After I finished reading the novel The Stand by famed horror writer Stephen King, I began thinking about the various thematic aspects of the book. After a long time sitting wordless at my laptop, I decided that I’d go and have a cup of coffee or three before contemplating the matter any more, as it could very well be dangerous to do any serious amount of thinking while the super bowl is still fully immersed in the death-throes of good entertainment. Now that it is quite a few weeks later, the book has had sufficient time to digest, and I believe I have something useful to say on the subject.
The Stand is, in Mr. King’s own words, a tale of “dark Christianity.” This is a very good way to put it, as it seems to focus on what is commonly referred to as an Old Testament perspective on God. Some prominent cultural figures such as Richard Dawkins cites what they see as the sadistic tendencies of the Hebrew “Yahweh” as ample proof not to consider Christianity a worthy belief system; they would prefer to view it as the symbol of oppression ever since its birth. What many fail to see is that the statement of the Old Testament is one of hope, a hope that is fulfilled in the New Testament introduction of the main character of time: Jesus Christ of Nazareth. Similarly, in The Stand, the statement of the book is one of hope. Hope that this present world can change without something so terribly drastic as a large-scale apocalyptic divine intervention, such as the super-flu virus the main characters of the book all experience in all its strange and seemingly-absurd terror. Although we cannot presume to know the mind of God, it seems reasonable to believe that Jesus’ promise of the holy spirit’s work in the world is sufficient to provide against this kind of retribution. Stephen King’s use of the divine in his novels has been declared a brilliant compromise between the moralistic determinism of explicitly Christian novel such as the Narnia Chronicles – in which we know from essentially the first page that all will end up right in the end – and the amoral, nihilistic absurdism which so thoroughly and annoyingly permeates the culture of our day. Rather, King chooses to have God remain a seemingly aloof deity whose interests in the present sufferings of humanity are contingent upon some kind of “bigger plan” of which humanity is incapable of comprehending, due to our finite perspective on matters. This is true in part: God certainly does seem to let His people suffer and lose battles so that greater spiritual ends may be achieved in a fullness only He can see. And yet, God is not aloof at all, having offered salvation to humanity in a most personal manner.

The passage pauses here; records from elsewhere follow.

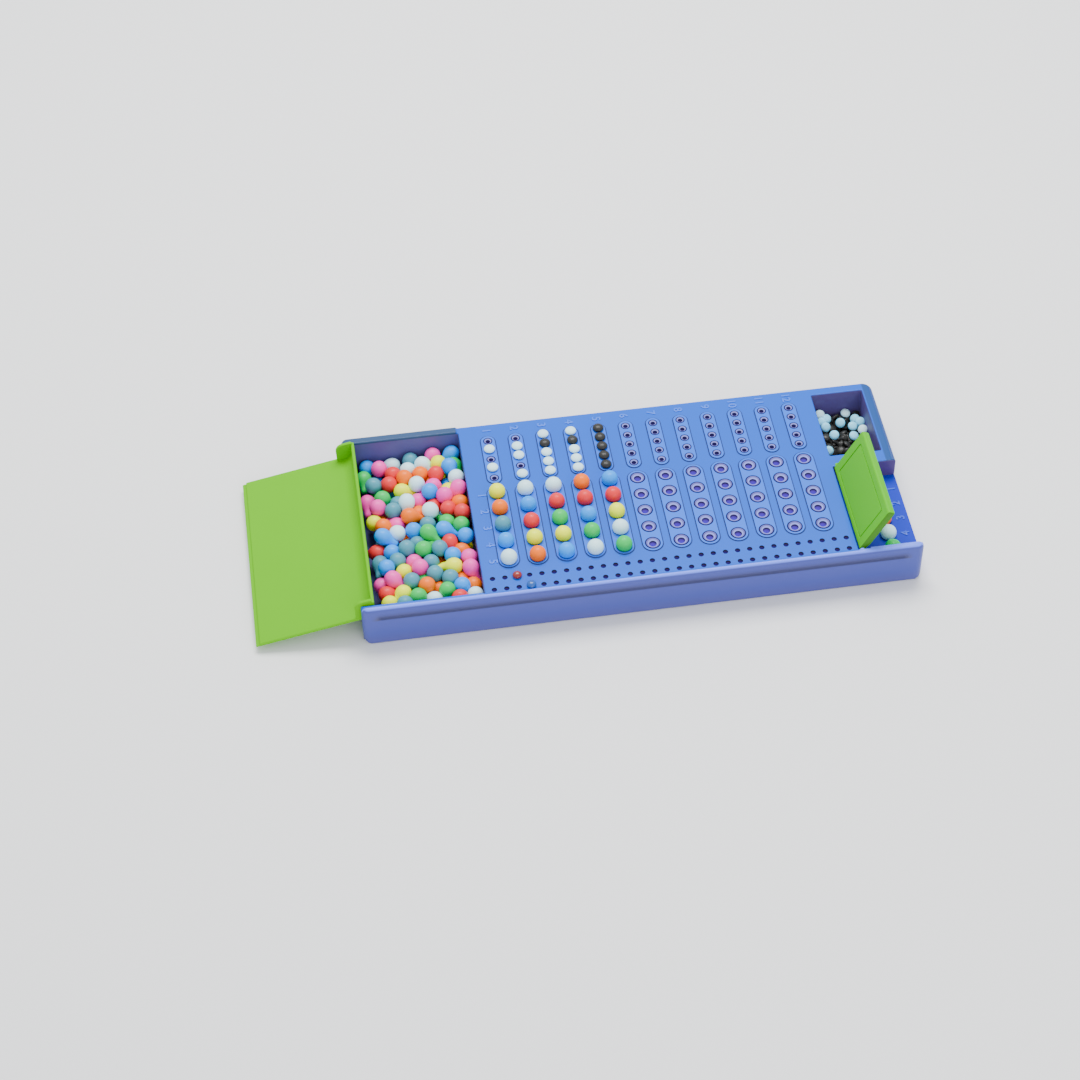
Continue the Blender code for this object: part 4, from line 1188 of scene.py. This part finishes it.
def turnedCopies(points, places, axes, random):
    # the peg's points stand along -z from its head, so -z is laid along each axis
    flat = np.cross(axes, random.normal(size=axes.shape))
    flat /= np.linalg.norm(flat, axis=1)[:, None]
    side = np.cross(-axes, flat)
    frameRows = np.stack([flat, side, -axes], 1)
    return places[:, None, :] + np.einsum("pk,nkj->npj", points, frameRows)


def addHeap(heap, places, axes, colours, random):
    # one piece of a heap for each colour, from the coarse cage of a peg that a Subdivision Surface rounds
    kind = heap["kind"]
    points, faces = turnedSolid(kind["cage"], kind["sides"])
    copies = turnedCopies(points, places, axes, random)
    colours = np.array(colours)
    for colour in sorted(set(colours.tolist())):
        heapPoints, heapFaces = merged([(peg, faces) for peg in copies[colours == colour]])
        slot = "peg_" + colour if colour in slotColours else "peg_mix"
        piece = addPiece(f"{heap['name']}_{colour}", heapPoints, heapFaces, pegPlastic[colour], "board",
                         slot, 180, replaces=(heap["node"],))
        smooth = piece.modifiers.new("smooth", "SUBSURF")
        smooth.levels = smooth.render_levels = 1


def codeSurface(x, y):
    # height of the top layer's ball centres: lower towards the back, most of all by the lid
    back = np.clip((y + 15) / 75, 0, 1)
    right = np.clip((x + 140) / 45, 0, 1) * 0.6
    return 19.5 - 7.5 * back * (1 - right)


def keySurface(x, y):
    # height of the top layer's heads: higher towards the left
    return 12.5 + 2.0 * np.clip((150 - x) / 20, -0.5, 1)


slotColours = ("white", "sky", "red", "orange", "yellow", "green", "grey", "black")

# each kind of spare peg: its spheres along the shank, and the cage it is drawn with
codeKind = {
    "offsets": (0.0, 5.4, 8.3), "radii": (4.95, 2.6, 2.05), "cover": 8.5, "scatter": 0.45, "sides": 10,
    "cage": [
        (0, 5.35), (3.55, 4.35), (5.75, 1.0), (5.1, -2.9), (2.75, -5.3), (2.2, -7.6), (2.15, -10.0),
        (0, -10.75),
    ],
}
keyKind = {
    "offsets": (0.0, 2.6, 5.2), "radii": (2.4, 1.3, 1.15), "cover": 2.5, "scatter": 0.25, "sides": 8,
    "cage": [
        (0, 1.5), (2.3, 1.35), (3.65, 0.2), (3.4, -0.9), (1.35, -1.1), (1.2, -3.4), (1.2, -6.0), (0, -6.4),
    ],
}
codeHeap = {
    "name": "code_heap", "node": "code_peg_heap", "kind": codeKind, "seen": seenCodePegs, "plane": 20.0,
    "surface": codeSurface, "limits": ((-163, -66, 2), (-93.4, 66, 26.2)),
    "inner": ((-151, -65, 2), (-94, 55, 15)), "unseen": 66,
    "palette": ("white", "sky", "red", "orange", "yellow", "green", "grey", "pink"),
    "lidGap": 8.5, "seed": 7, "steps": 260,
}
keyHeap = {
    "name": "key_heap", "node": "key_peg_heap", "kind": keyKind, "seen": seenKeyPegs, "plane": 13.0,
    "surface": keySurface, "limits": ((127.2, 12.0, 2), (158.9, 64.8, 19)),
    "inner": ((127.2, 12.0, 2), (158.9, 64.8, 17)), "unseen": 105, "palette": ("black",),
    "lidGap": 0, "seed": 11, "steps": 200,
}


def makeHeap(heap):
    # the seen pegs start on their lines of sight at the surface's height, the others anywhere in the
    # inner box under it, and all settle
    kind, surface, plane, unseen = heap["kind"], heap["surface"], heap["plane"], heap["unseen"]
    random = np.random.default_rng(heap["seed"])
    colours, anchors, bearings = readSeen(heap["seen"], plane)
    rays = anchors - cameraPlace
    rays /= np.linalg.norm(rays, axis=1)[:, None]
    climb = (surface(anchors[:, 0], anchors[:, 1]) - plane) / rays[:, 2]
    places = anchors + rays * climb[:, None]
    shown = np.isfinite(bearings)
    angle = np.radians(np.where(shown, bearings, 0))
    lying = np.column_stack([np.cos(angle), np.sin(angle), np.full(len(angle), -0.25)])
    hidden = random.normal(size=(len(angle), 3)) * kind["scatter"] + rays + np.array([0, 0, -0.4])
    axes = np.where(shown[:, None], lying, hidden)
    low, high = (np.array(limit, float) for limit in heap["inner"])
    margin, lowest = 3, low[2] + kind["radii"][0]
    extra = low + margin + random.random((unseen, 3)) * (high - low - 2 * margin)
    cover = surface(extra[:, 0], extra[:, 1]) - kind["cover"]
    extra[:, 2] = lowest + random.random(unseen) * np.maximum(cover - lowest, 0.5)
    colours = colours + list(random.choice(heap["palette"], unseen))
    places = np.concatenate([places, extra])
    axes = np.concatenate([axes, random.normal(size=(unseen, 3))])
    axes /= np.linalg.norm(axes, axis=1)[:, None]
    places, axes, over = settle(places, axes, heap, anchors, rays)
    print(heap["name"], len(places), "pegs, deepest overlap", round(over, 2))
    addHeap(heap, places, axes, colours, random)


makeHeap(codeHeap)
makeHeap(keyHeap)
print("spare pegs settled")


# raised numbers

digits = {
    "size": 7.2, "rise": 0.5, "lift": 0.1, "bevel": 0.09, "bolder": 0.12, "rowsY": 65.2, "placesX": -85.6,
    "answersX": 161.2, "answersY": (-9.4, -21.6, -33.6, -46.4, -58.0),
}


def digitPart(word, x, y, height, turn):
    # plain digits as text made mesh, turned by the angle turn in degrees about z and moved to x, y
    curve = bpy.data.curves.new("digits", "FONT")
    curve.body = word
    curve.size = digits["size"]
    curve.align_x, curve.align_y = "CENTER", "CENTER"
    curve.extrude = digits["rise"] / 2
    curve.bevel_depth = digits["bevel"]
    curve.offset = digits["bolder"]
    curve.bevel_resolution = 1
    curve.resolution_u = 5
    holder = bpy.data.objects.new("digits", curve)
    scene.collection.objects.link(holder)
    mesh = bpy.data.meshes.new_from_object(holder.evaluated_get(bpy.context.evaluated_depsgraph_get()))
    flat = np.empty(len(mesh.vertices) * 3)
    mesh.vertices.foreach_get("co", flat)
    flat = flat.reshape(-1, 3)
    cos, sin = math.cos(math.radians(turn)), math.sin(math.radians(turn))
    points = np.column_stack([
        x + flat[:, 0] * cos - flat[:, 1] * sin, y + flat[:, 0] * sin + flat[:, 1] * cos,
        height + flat[:, 2],
    ])
    faces = [np.array(polygon.vertices[:]) for polygon in mesh.polygons]
    bpy.data.objects.remove(holder)
    bpy.data.meshes.remove(mesh)
    bpy.data.curves.remove(curve)
    return points, faces


def makeNumbers():
    # 1 to 12 along the rows, 1 to 5 beside the first row, and 1 to 5 beside the shelf's sockets
    deck = [(n, x, digits["rowsY"]) for n, x in enumerate(codeXs, 1)]
    deck += [(n, digits["placesX"], y) for n, y in enumerate(codeYs, 1)]
    shelfPlaces = [(n, digits["answersX"], y) for n, y in enumerate(digits["answersY"], 1)]
    for name, places, top, turn, material in (
        ("deck_numbers", deck, board["deckTop"], -90, numberPlastic),
        ("shelf_numbers", shelfPlaces, board["shelfTop"], 90, shelfNumberPlastic),
    ):
        parts = [digitPart(str(n), x, y, top + digits["lift"], turn) for n, x, y in places]
        addPiece(name, *merged(parts), material, "board", "board_plastic", 30)


makeNumbers()
print("numbers made")


# floor, light and camera

studio = {
    "floor": (0.86, 0.86, 0.855), "floorRoughness": 0.75, "floorHalf": 6.0,
    "sky": (0.93, 0.96, 1.0), "skyStrength": 1.15, "target": (0, 0, 0.02),
    # place, size, power and colour of each lamp
    "key": ((0.05, 0.6, 1.4), (1.1, 0.7), 35, (1, 1, 1)),
    "front_fill": ((0.3, -1.2, 0.7), (1.2, 0.6), 6.5, (0.93, 0.92, 1.0)),
}
view = {
    "sensor": 36, "lens": 83.33, "shift": (-0.0556, -0.0231), "clip": (0.05, 20),
    "turn": (43.346, 0, -8.985),
}


def makeStage():
    # a wide flat floor that isn't part of the object
    floor, _, _, shader = nodeMaterial("pale_floor")
    shader.inputs["Base Color"].default_value = (*studio["floor"], 1)
    shader.inputs["Roughness"].default_value = studio["floorRoughness"]
    mesh = bpy.data.meshes.new("floor")
    side = studio["floorHalf"]
    corners = [(-side, -side, 0), (side, -side, 0), (side, side, 0), (-side, side, 0)]
    mesh.from_pydata(corners, [], [(0, 1, 2, 3)])
    ground = bpy.data.objects.new("floor", mesh)
    mesh.materials.append(floor)
    scene.collection.objects.link(ground)


def areaLight(name, place, size, power, colour):
    # place and size in metres; the lamp faces the studio's target
    data = bpy.data.lights.new(name, "AREA")
    data.shape = "RECTANGLE"
    data.size, data.size_y = size
    data.energy = power
    data.color = colour
    lamp = bpy.data.objects.new(name, data)
    scene.collection.objects.link(lamp)
    lamp.location = place
    away = np.array(place) - np.array(studio["target"])
    flat = math.hypot(away[0], away[1])
    lamp.rotation_euler = (math.atan2(flat, away[2]), 0, math.atan2(away[1], away[0]) + math.pi / 2)


def makeLight():
    # an even pale sky and two lamps
    world = bpy.data.worlds.new("studio")
    scene.world = world
    world.use_nodes = True
    background = world.node_tree.nodes["Background"]
    background.inputs["Color"].default_value = (*studio["sky"], 1)
    background.inputs["Strength"].default_value = studio["skyStrength"]
    for name in ("key", "front_fill"):
        areaLight(name, *studio[name])


def makeCamera():
    # the photo's own place and lens
    data = bpy.data.cameras.new("camera")
    data.sensor_width = view["sensor"]
    data.lens = view["lens"]
    data.shift_x, data.shift_y = view["shift"]
    data.clip_start, data.clip_end = view["clip"]
    camera = bpy.data.objects.new("camera", data)
    scene.collection.objects.link(camera)
    camera.location = cameraPlace * mm
    camera.rotation_euler = [math.radians(angle) for angle in view["turn"]]
    scene.camera = camera


makeStage()
makeLight()
makeCamera()

bpy.context.view_layer.update()
print("pieces ready")
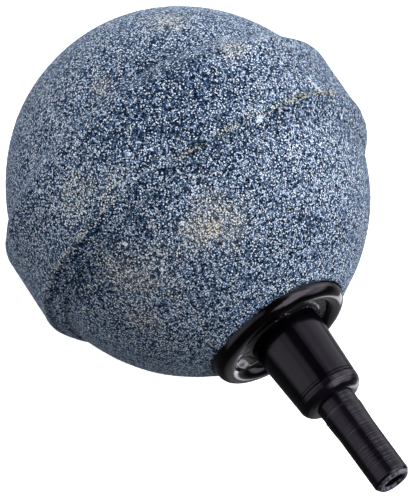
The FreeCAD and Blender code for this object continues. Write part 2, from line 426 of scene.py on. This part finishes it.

One of the effective subtleties of the over-arching message of The Stand is how different humanity perceives life and events when the safe-guards of society have either been upended or removed entirely. In the paranoid, fearful uncertainty that follows the eradication of 99% of humanity via an engineered super-flu virus, virtually everyone is willing to admit a supernatural element to an uncanny phenomenon entailing a shared type of nightmare that prior to the death of the vast majority of humanity would have been written off as a glitch in the collective unconscious at most (and even that would have been accepted only in the most progressive intellectual circles). But in a society that lives in fear of things supposedly conquered eons ago, a theocratic government centered around a mysterious, prophetic character seems a much more rational option than a secular democracy, which has the potential of being incredibly weak when population is minimal (the Greek city states are a common historical example: their destruction at the hands of Philip of Macedon can be attributed to the fractured nature of a democracy when not supported by a good-sized populace). We seem, as humans, to forget that the means to which we have achieved dominance over the earth has been supported by the structure of a religious tradition. From an objective perspective, the reason the West has achieved a kind-of perceived international superiority can be traced to a philosophical structure intricately linked to Christian tradition. In The Stand all of the characters were children of our supposedly post-Christian society, and yet belief in God was demonstrated to be an inevitability in the re-foundation of a structurally-sound secular society. These are things it would be well for us to remember.